Bar Cotto (1546 15th Ave.; 206.838.8081; ethanstowellrestaurants.com) is the latest outpost in Ethan Stowell’s growing culinary empire (Tavolàta, How to Cook a Wolf, Staple & Fancy, Rione XIII, Anchovies & Olives). Its snug confines are a tasty paean to Italian cured meats and other treats inspired by “the boot.”
Mood Lighting and Amaro
Next door to (and sharing bathrooms with) Anchovies & Olives, Bar Cotto has a more intimate and sparse atmosphere, with urbane metal tables and bar, candles and the now-inescapable dim Edison lightbulbs. While the wine list is manageable and full of interesting Italian choices and a few choice Northwest numbers, start with one of the cocktails that highlight an Italian amaro (the herbal digestif Italians adore). A delicious example is the Old Loathsome Bastard ($11), with Old Overholt rye and Averna amaro aged in oak casks and combined with the beautiful saffron-hued Italian liqueur Strega, Pür blood orange liqueur and peach bitters. Its depth and interlaced layers of herbal, bitter and orange accents coalesce to serve as an ideal start to a meal.

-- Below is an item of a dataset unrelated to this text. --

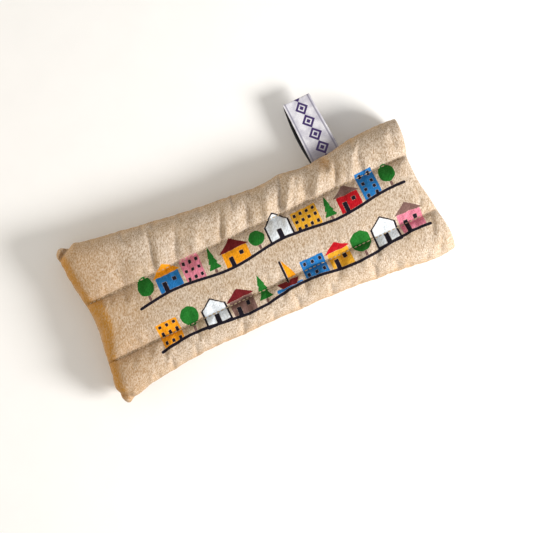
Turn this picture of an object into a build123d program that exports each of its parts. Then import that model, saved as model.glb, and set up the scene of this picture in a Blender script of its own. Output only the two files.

The open kitchen is highlighted by a white-tiled pizza oven and a shining red, commercial meat slicer. There’s also a chalkboard listing the more than 15 Italian salumi available ($7 each, three for $18, five for $25), including treasures such as mortadella and speck. I suggest getting the torta fritta ($3) with the meat—they’re hot little bread puffs you wrap the sliced salumi around, making a scrumptious meat doughnut of sorts. The menu also features vegetable delights (the escarole with hazelnuts, $8, is a crisp pick) and an array of pizzas, including a woodsy Funghi ($15) with roasted mushrooms, fior di latte, thyme and truffle oil.